[START]

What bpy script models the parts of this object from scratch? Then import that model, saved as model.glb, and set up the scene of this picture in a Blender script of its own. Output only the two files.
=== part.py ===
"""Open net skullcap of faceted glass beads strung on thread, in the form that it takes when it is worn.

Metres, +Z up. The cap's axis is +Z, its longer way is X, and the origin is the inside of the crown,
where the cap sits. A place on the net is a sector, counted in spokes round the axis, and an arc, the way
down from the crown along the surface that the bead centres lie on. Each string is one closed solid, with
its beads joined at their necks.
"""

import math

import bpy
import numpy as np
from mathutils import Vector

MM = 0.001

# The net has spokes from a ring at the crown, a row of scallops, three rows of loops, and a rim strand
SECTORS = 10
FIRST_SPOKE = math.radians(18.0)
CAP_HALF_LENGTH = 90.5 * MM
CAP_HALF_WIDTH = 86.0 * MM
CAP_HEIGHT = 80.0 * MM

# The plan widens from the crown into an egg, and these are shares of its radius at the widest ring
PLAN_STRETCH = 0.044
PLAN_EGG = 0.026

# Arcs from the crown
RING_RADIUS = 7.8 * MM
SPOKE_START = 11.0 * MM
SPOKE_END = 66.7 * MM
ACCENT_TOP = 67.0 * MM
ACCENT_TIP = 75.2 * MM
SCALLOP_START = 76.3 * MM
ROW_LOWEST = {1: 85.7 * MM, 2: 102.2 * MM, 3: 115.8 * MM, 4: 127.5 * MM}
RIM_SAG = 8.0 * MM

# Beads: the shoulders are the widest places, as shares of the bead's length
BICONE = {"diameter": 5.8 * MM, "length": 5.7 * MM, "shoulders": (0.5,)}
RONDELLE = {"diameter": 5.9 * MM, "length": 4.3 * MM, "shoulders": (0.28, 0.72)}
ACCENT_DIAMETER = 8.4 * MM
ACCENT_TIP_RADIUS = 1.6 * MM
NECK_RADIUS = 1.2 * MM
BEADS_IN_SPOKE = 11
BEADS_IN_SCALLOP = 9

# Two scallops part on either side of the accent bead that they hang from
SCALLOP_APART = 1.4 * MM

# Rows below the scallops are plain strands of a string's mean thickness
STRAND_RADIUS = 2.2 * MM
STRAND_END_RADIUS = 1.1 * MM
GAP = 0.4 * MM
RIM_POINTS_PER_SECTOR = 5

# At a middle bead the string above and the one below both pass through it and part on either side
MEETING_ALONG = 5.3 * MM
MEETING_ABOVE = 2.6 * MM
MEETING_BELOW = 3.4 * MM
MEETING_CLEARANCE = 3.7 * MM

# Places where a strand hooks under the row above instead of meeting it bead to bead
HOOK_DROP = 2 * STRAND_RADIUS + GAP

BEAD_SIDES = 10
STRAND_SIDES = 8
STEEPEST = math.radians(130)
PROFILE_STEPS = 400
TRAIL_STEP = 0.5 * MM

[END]

Your instructions:
Reproduce the material precisely, including every line.

Complete answer:
What bpy script models the parts of this object from scratch? Then import that model, saved as model.glb, and set up the scene of this picture in a Blender script of its own. Output only the two files.
=== part.py ===
"""Open net skullcap of faceted glass beads strung on thread, in the form that it takes when it is worn.

Metres, +Z up. The cap's axis is +Z, its longer way is X, and the origin is the inside of the crown,
where the cap sits. A place on the net is a sector, counted in spokes round the axis, and an arc, the way
down from the crown along the surface that the bead centres lie on. Each string is one closed solid, with
its beads joined at their necks.
"""

import math

import bpy
import numpy as np
from mathutils import Vector

MM = 0.001

# The net has spokes from a ring at the crown, a row of scallops, three rows of loops, and a rim strand
SECTORS = 10
FIRST_SPOKE = math.radians(18.0)
CAP_HALF_LENGTH = 90.5 * MM
CAP_HALF_WIDTH = 86.0 * MM
CAP_HEIGHT = 80.0 * MM

# The plan widens from the crown into an egg, and these are shares of its radius at the widest ring
PLAN_STRETCH = 0.044
PLAN_EGG = 0.026

# Arcs from the crown
RING_RADIUS = 7.8 * MM
SPOKE_START = 11.0 * MM
SPOKE_END = 66.7 * MM
ACCENT_TOP = 67.0 * MM
ACCENT_TIP = 75.2 * MM
SCALLOP_START = 76.3 * MM
ROW_LOWEST = {1: 85.7 * MM, 2: 102.2 * MM, 3: 115.8 * MM, 4: 127.5 * MM}
RIM_SAG = 8.0 * MM

# Beads: the shoulders are the widest places, as shares of the bead's length
BICONE = {"diameter": 5.8 * MM, "length": 5.7 * MM, "shoulders": (0.5,)}
RONDELLE = {"diameter": 5.9 * MM, "length": 4.3 * MM, "shoulders": (0.28, 0.72)}
ACCENT_DIAMETER = 8.4 * MM
ACCENT_TIP_RADIUS = 1.6 * MM
NECK_RADIUS = 1.2 * MM
BEADS_IN_SPOKE = 11
BEADS_IN_SCALLOP = 9

# Two scallops part on either side of the accent bead that they hang from
SCALLOP_APART = 1.4 * MM

# Rows below the scallops are plain strands of a string's mean thickness
STRAND_RADIUS = 2.2 * MM
STRAND_END_RADIUS = 1.1 * MM
GAP = 0.4 * MM
RIM_POINTS_PER_SECTOR = 5

# At a middle bead the string above and the one below both pass through it and part on either side
MEETING_ALONG = 5.3 * MM
MEETING_ABOVE = 2.6 * MM
MEETING_BELOW = 3.4 * MM
MEETING_CLEARANCE = 3.7 * MM

# Places where a strand hooks under the row above instead of meeting it bead to bead
HOOK_DROP = 2 * STRAND_RADIUS + GAP

BEAD_SIDES = 10
STRAND_SIDES = 8
STEEPEST = math.radians(130)
PROFILE_STEPS = 400
TRAIL_STEP = 0.5 * MM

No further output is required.